Lindecke has already been studying the migratory behaviour of the small mammals for ten years. “Unlike with birds, so far there has been very little research into the magnetoreception of mammals that migrate over long distances,” he explained. Together with earlier findings, the results of the current study indicate that soprano pipistrelles have a magnetic compass which they calibrate at sunset.

Experiments at the coast of the Baltic Sea

Lindecke and his colleagues conducted their experiments at the University of Latvia’s Ornithological Station in Pape, a village on the Baltic Sea coast in the far south-west of Latvia. “Tens of thousands of bats migrate along the coast here in August and September, mainly towards Central Europe,” Lindecke explains. He had already discovered in an earlier study that these migratory bats readjust their internal orientation system at sunset: they use the point at which the sun sets for calibration to be able to pick their flight route later that night.
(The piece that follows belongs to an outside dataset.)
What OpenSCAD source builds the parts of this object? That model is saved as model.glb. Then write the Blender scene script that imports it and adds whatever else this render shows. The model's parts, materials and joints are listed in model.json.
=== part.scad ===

To test whether the bats have a magnetic sense and use it for navigation, the researchers trapped 65 soprano pipistrelles. The following day at sunset, a number of these bats were exposed to a manipulated magnetic field created using a device called a Helmholtz coil. The horizontal component was rotated 120 degrees clockwise in relation to the Earth's magnetic field, such that a compass needle would point south-east rather than north. With a second group of bats, in addition to the horizontal shift the research team also reversed the inclination of the magnetic field so that it corresponded to the natural values measured in the Earth’s southern hemisphere. A third group was used as a control group and exposed only to the natural geomagnetic field in the dunes on Pape beach.

A few hours later the researchers released the bats one by one in a field lab set up inside a Mongolian yurt at the Pape Ornithological station site in order to determine their take-off orientation. Earlier work had already shown that the animals maintain their chosen direction during their nocturnal flights.

Magnetic field influences take-off behaviour several hours later

The results: around half of the bats in the control group flew southwards, while the other half flew northwards. The two groups exposed to manipulated magnetic fields behaved differently from each other: the bats that had been exposed to a horizontal shift of the magnetic field generally took off in a north-westerly direction. In the group where, in addition to the horizontal shift, the inclination was also reversed, however, no discernible preferred direction of take-off was observed. These results demonstrate one thing in particular, says Lindecke: “The bats are sensitive to both the magnetic field’s horizontal component, known as polarity, as well as its inclination at sunset – and this still influences their take-off behaviour several hours later.”

Lindecke explained that although it is not yet clear which mechanisms the magnetic compass in migratory bats is based on, the study had shown that, like birds, migratory bats may use the inclination of the Earth’s magnetic field for navigation. The University of Oldenburg’s Collaborative Research Centre (CRC) Magnetoreception and Navigation in Vertebrates, which has been funded by the German Research Foundation (DFG) since 2018, is investigating the mechanisms and interconnections involved in the process. Lindecke has been a fellow of the CRC since 2021 and is heading a sub-project focused on migratory bats since 2023. The CRC also funded part of the current study. Researchers from Bangor University in the UK and the University of Latvia were also involved in the publication.